Eyad Jouda and Bassam Kyrillos examine physical and psychological endurance. Jouda's wire-bound sculptures embody the presence of a silence which screams. His precariously poised figures, living or dying in worlds falling between vulnerability and safety, speak of the price of migration, where survival is a brittle equilibrium between resistance and surrender. Kyrillos delves into the unseen presence of sacrifice, merging human forms and architectural decay. His haunting imagery presents figures that appear to emerge from — and disband into — eroded buildings, embodying suffering and survival.
While Jouda's sculptures symbolise dissent through balance and motion, Kyrillos's works depict destruction, displacement and transformation through decay and fragmentation. Mahmood Al Daoud also engages with loss and renewal with his work reflecting the unseen presence of transfiguration, depicting cycles of death and rebirth. He reimagines memory as something that both disintegrates and yet lives in different forms; ruination is not absolute, but rather an essential part of remaking. While Kyrillos anchors his work in the decay of built environments, Al Daoud evokes the movement of time through abstraction, revealing how history leaves imprints long after physical markers have faded.
Unlike the other artists, Kamal Al Zoubi approaches nostalgia playfully, engaging with it in a way that bridges past and present. His LEGO-Inspired Arabic Tower transforms childhood memories and linguistic traditions into sculptural forms, reinterpreting Arabic calligraphy through a contemporary lens. Where other artists explore remembrances through decay, exile and struggle, Al Zoubi captures it through joyful abstraction. He maintains a connection to the past, where heritage is not something mourned, but is something continuously reimagined.
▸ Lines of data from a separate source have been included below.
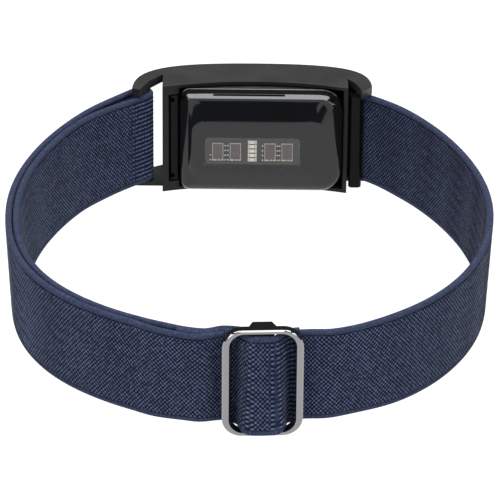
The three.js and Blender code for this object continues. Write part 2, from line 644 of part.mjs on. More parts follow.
DIODE_X.forEach((x, i) => addPart(
  `photodiode_${i + 1}`,
  plate(x, DIODE.z, DIODE.width, DIODE.height, SENSOR_FACE, DIODE.depth, 0.08),
  finish(0x6a5068, 0.3, 0)));
for (let i = 0; i < EMITTER_COUNT; i += 1) {
  addPart(
    `emitter_${i + 1}`,
    plate(EMITTER.x, emitterZ(i), EMITTER.width, EMITTER.height, SENSOR_FACE, EMITTER.depth, 0.08),
    finish(0xe6dccb, 0.4, 0));
}

// The origin is on the ground under the middle of the whole band.
const bounds = new THREE.Box3().setFromObject(group);
const middle = bounds.getCenter(new THREE.Vector3());
group.position.set(-middle.x, -middle.y, -bounds.min.z);
group.updateMatrixWorld(true);

export default group;
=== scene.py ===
# Looks for the fitness tracker band: woven webbing, satin and gloss plastics, a metal slider
# and the optical sensors behind a clear window. Lengths in the plans are millimetres; MM turns
# them into the frame's metres.
import math

import bmesh
import bpy
import numpy as np
from mathutils import Matrix, Vector


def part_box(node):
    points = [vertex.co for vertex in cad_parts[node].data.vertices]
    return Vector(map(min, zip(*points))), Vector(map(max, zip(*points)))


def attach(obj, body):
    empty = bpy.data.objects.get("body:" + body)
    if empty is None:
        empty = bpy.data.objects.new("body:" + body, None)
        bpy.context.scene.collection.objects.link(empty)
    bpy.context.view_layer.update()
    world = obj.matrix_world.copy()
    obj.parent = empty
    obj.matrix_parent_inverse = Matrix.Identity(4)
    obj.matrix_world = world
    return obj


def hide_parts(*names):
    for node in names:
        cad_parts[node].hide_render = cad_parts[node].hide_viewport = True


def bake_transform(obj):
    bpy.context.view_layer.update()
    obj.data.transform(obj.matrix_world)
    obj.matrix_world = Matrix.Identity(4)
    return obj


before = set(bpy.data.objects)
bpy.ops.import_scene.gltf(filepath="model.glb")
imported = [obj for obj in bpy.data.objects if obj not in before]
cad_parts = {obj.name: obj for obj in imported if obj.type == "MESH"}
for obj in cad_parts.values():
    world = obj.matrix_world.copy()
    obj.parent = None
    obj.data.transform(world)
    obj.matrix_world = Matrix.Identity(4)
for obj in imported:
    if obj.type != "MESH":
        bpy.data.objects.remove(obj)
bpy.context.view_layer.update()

MM = 0.001

# ------------------------------------------------------------------ places, from the frame

carrier_low, carrier_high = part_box("carrier_frame")
CARRIER_FACE = 74.15  # the carrier's outer face, in the plan's own frame
CARRIER_LEFT = -26.78  # and its left end
ORIGIN = Vector((
    carrier_low.x - CARRIER_LEFT * MM,
    carrier_high.y - CARRIER_FACE * MM,
    (carrier_low.z + carrier_high.z) / 2,
))


def place(x, y, z):
    """A point of the plan's own frame, in the shared frame's metres."""
    return Vector((x, y, z)) * MM + ORIGIN


WIDTH = 21.2  # of the webbing
THICK = 1.3  # of the webbing
PITCH = 0.86  # of the weave along the webbing
ROWS = 1.0  # of the weave across it
STEP = 0.42  # mesh spacing along and across the webbing
FACE_HALF = 9.3  # the woven face's half width; a smooth selvedge runs outside it
SELVEDGE_CENTRE = 9.85  # middle of the selvedge's round edge
RELIEF = 0.07  # height of the woven yarns
BEAD = 0.1  # height of the stitches in the groove beside the selvedge
FLARE = 0.47  # how far the webbing's edges lean, in millimetres per 10 of height

CENTRE = np.array([-0.75, 9.1])  # centre of the loop's round front
RADIUS = 51.25  # of the webbing's outer face there
SPAN = 32  # degrees each way that the front stays round
RIGHT_MOST = np.array([48.8, 12.0])
RIGHT_HANDLES = (14, 23, 23.5, 14.8)  # curve handles' lengths, from the front to the clamp
LEFT_MOST = np.array([-50.6, 11.0])
LEFT_HANDLES = (18.8, 21, 25.5, 15)  # from the front to the left bar
RIGHT_END = np.array([23.2, 65.4])  # where the webbing leaves its clamp
HELD = 1.2  # length of webbing inside the clamp
RIGHT_SLOPE = 33  # degrees, of the webbing at the clamp
LEFT_SLOPE = 43  # degrees, of the webbing at the left bar
BAR = np.array([-24.75, 64.6])  # centre of the left bar
FOLD = 2.55  # outer radius of the webbing round the left bar
LAYERS = 1.55  # depth of the inner layer's outer face below the outer layer's
SLIDER = 3.2  # degrees round the front
SLIDER_FACE = 50.05  # radius of the webbing's outer face under the slider's side bars
SEAM = 8.4  # degrees from the slider's middle to the seams under its side bars
CREST = (1.8, 5.7)  # half widths of the webbing's hump over the centre bar: top and foot
HUMP = 2.7  # its height
LIFT = 2.0  # how much further its lower edge stands out
TAIL = 13  # degrees round the front that the sewn tail takes


def away(point, degrees, length):
    a = math.radians(degrees)
    return point + length * np.array([math.cos(a), math.sin(a)])


def bezier(a, b, c, d, count):
    t = np.linspace(0, 1, count + 1)[:, None]
    return (1 - t) ** 3 * a + 3 * (1 - t) ** 2 * t * b + 3 * (1 - t) * t ** 2 * c + t ** 3 * d


def front(radius, degrees):
    """A plan point at an angle round the front, measured from -Y towards +X."""
    a = np.radians(degrees)
    return np.stack([CENTRE[0] + radius * np.sin(a), CENTRE[1] - radius * np.cos(a)], -1)


def smooth(x, low, high):
    t = np.clip((np.asarray(x, float) - low) / (high - low), 0, 1)
    return t * t * (3 - 2 * t)


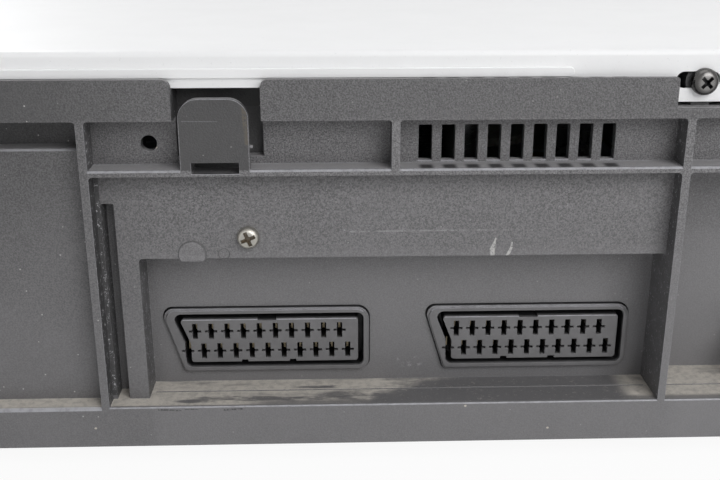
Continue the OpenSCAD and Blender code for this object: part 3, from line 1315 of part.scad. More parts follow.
chassis();
rear_panel();
top_cover();
front_panel();
display_window();
feet();
side_screws();
rear_screws();
panel_screws();
mains_inlet();
mains_pins();
video_socket(video_1_x);  // video_socket_1
video_socket(video_2_x);  // video_socket_2
video_contacts();
audio_jack_block();
audio_jack_sleeves();
tuner_can();
aerial_sockets();
cassette_flap();
flap_spring();
front_board();
display_tube();
tact_switches();
front_jacks();
jack_flap();
power_button();
button(0);  // eject_button
button(1);  // rewind_button
button(2);  // play_button
button(3);  // forward_button
button(4);  // record_button
button(5);  // pause_button
button(6);  // stop_button
button(8);  // channel_up_button
button(9);  // channel_down_button
main_board();
power_board();
transformer();
capacitors();
heat_sink();
signal_shield();
ribbon_cables();
board_chips();
deck_plate();
lower_drum();
head_drum();
capstan();
capstan_bearing();
pinch_arm();
pinch_roller();
reel_table(deck_x - reel_pitch / 2);  // supply_reel_table
reel_table(deck_x + reel_pitch / 2);  // takeup_reel_table
tape_guide(180 - guide_start, -1);  // supply_guide
tape_guide(guide_start, 1);  // takeup_guide
tape_heads();
carriage_frame();
carriage_slider();
cassette_holder();
loading_motor();
loading_gear();
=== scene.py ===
"""Looks, light and camera for the video cassette recorder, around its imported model."""

import json
import math

import bpy
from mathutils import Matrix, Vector


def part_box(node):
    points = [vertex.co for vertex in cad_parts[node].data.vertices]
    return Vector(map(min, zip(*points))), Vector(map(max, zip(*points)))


MM = 0.001
X, Y, Z = range(3)
UP = (0, 0, 1)
REARWARD = (0, 1, 0)
FRONTWARD = (0, -1, 0)
SIDEWAYS = (1, 0, 0)
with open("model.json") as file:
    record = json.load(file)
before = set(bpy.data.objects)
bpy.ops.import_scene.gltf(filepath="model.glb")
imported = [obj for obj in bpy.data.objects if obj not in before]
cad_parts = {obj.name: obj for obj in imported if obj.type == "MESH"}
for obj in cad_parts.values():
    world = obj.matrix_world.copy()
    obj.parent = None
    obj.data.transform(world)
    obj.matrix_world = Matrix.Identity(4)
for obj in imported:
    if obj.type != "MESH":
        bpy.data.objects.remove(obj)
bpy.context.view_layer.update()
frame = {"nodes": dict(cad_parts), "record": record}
nodes = frame["nodes"]


# Camera at the photograph's angle: its place in mm, its clipping in metres
CAMERA_PITCH = math.radians(19.12)
CAMERA_YAW = math.radians(1.78)
CAMERA_PLACE = (-10.1, 341.9, 123.5)
FOCAL_PIXELS = 969.7
PICTURE_WIDTH = 720
SENSOR_WIDTH = 36
CLIP_START = 0.01
CLIP_END = 20


def aim(direction):
    """The turn that points a camera or a lamp along a direction."""
    return direction.to_track_quat("-Z", "Y").to_euler()


def make_camera():
    forward = Vector((
        -math.sin(CAMERA_YAW) * math.cos(CAMERA_PITCH),
        -math.cos(CAMERA_YAW) * math.cos(CAMERA_PITCH),
        -math.sin(CAMERA_PITCH),
    ))
    data = bpy.data.cameras.new("camera")
    data.sensor_width = SENSOR_WIDTH
    data.lens = FOCAL_PIXELS / PICTURE_WIDTH * SENSOR_WIDTH
    data.clip_start = CLIP_START
    data.clip_end = CLIP_END
    camera = bpy.data.objects.new("camera", data)
    camera.location = Vector(CAMERA_PLACE) * MM
    camera.rotation_euler = aim(forward)
    bpy.context.scene.collection.objects.link(camera)
    bpy.context.scene.camera = camera


# Helpers for shader nodes
def fill(tree, node, key, value):
    """Links a socket to one input of a node, or sets that input's value."""
    if isinstance(value, bpy.types.NodeSocket):
        tree.links.new(value, node.inputs[key])
    elif value is not None:
        node.inputs[key].default_value = value


def add_node(tree, kind, *values, **props):
    """A new node with its properties set and its inputs filled in their order."""
    node = tree.nodes.new(kind)
    for key, value in props.items():
        setattr(node, key, value)
    for index, value in enumerate(values):
        fill(tree, node, index, value)
    return node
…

Through these different yet interconnected perspectives, The Unseen Presence invites audiences to engage with broken realities, the detritus of identity, and histories that refuse to fade – now very common occurrences. It asks: What does it mean to face ruination and rebuild from ruins? How do we carry the unseen weight of history? Can a homeland be reconstructed — not just physically, but with the original content of cultural and emotional memory? The exhibition is not just about loss — it is about resilience too. Even in destruction, something remains - a trace, a shadow or an unseen presence, that shapes the way we live in this world.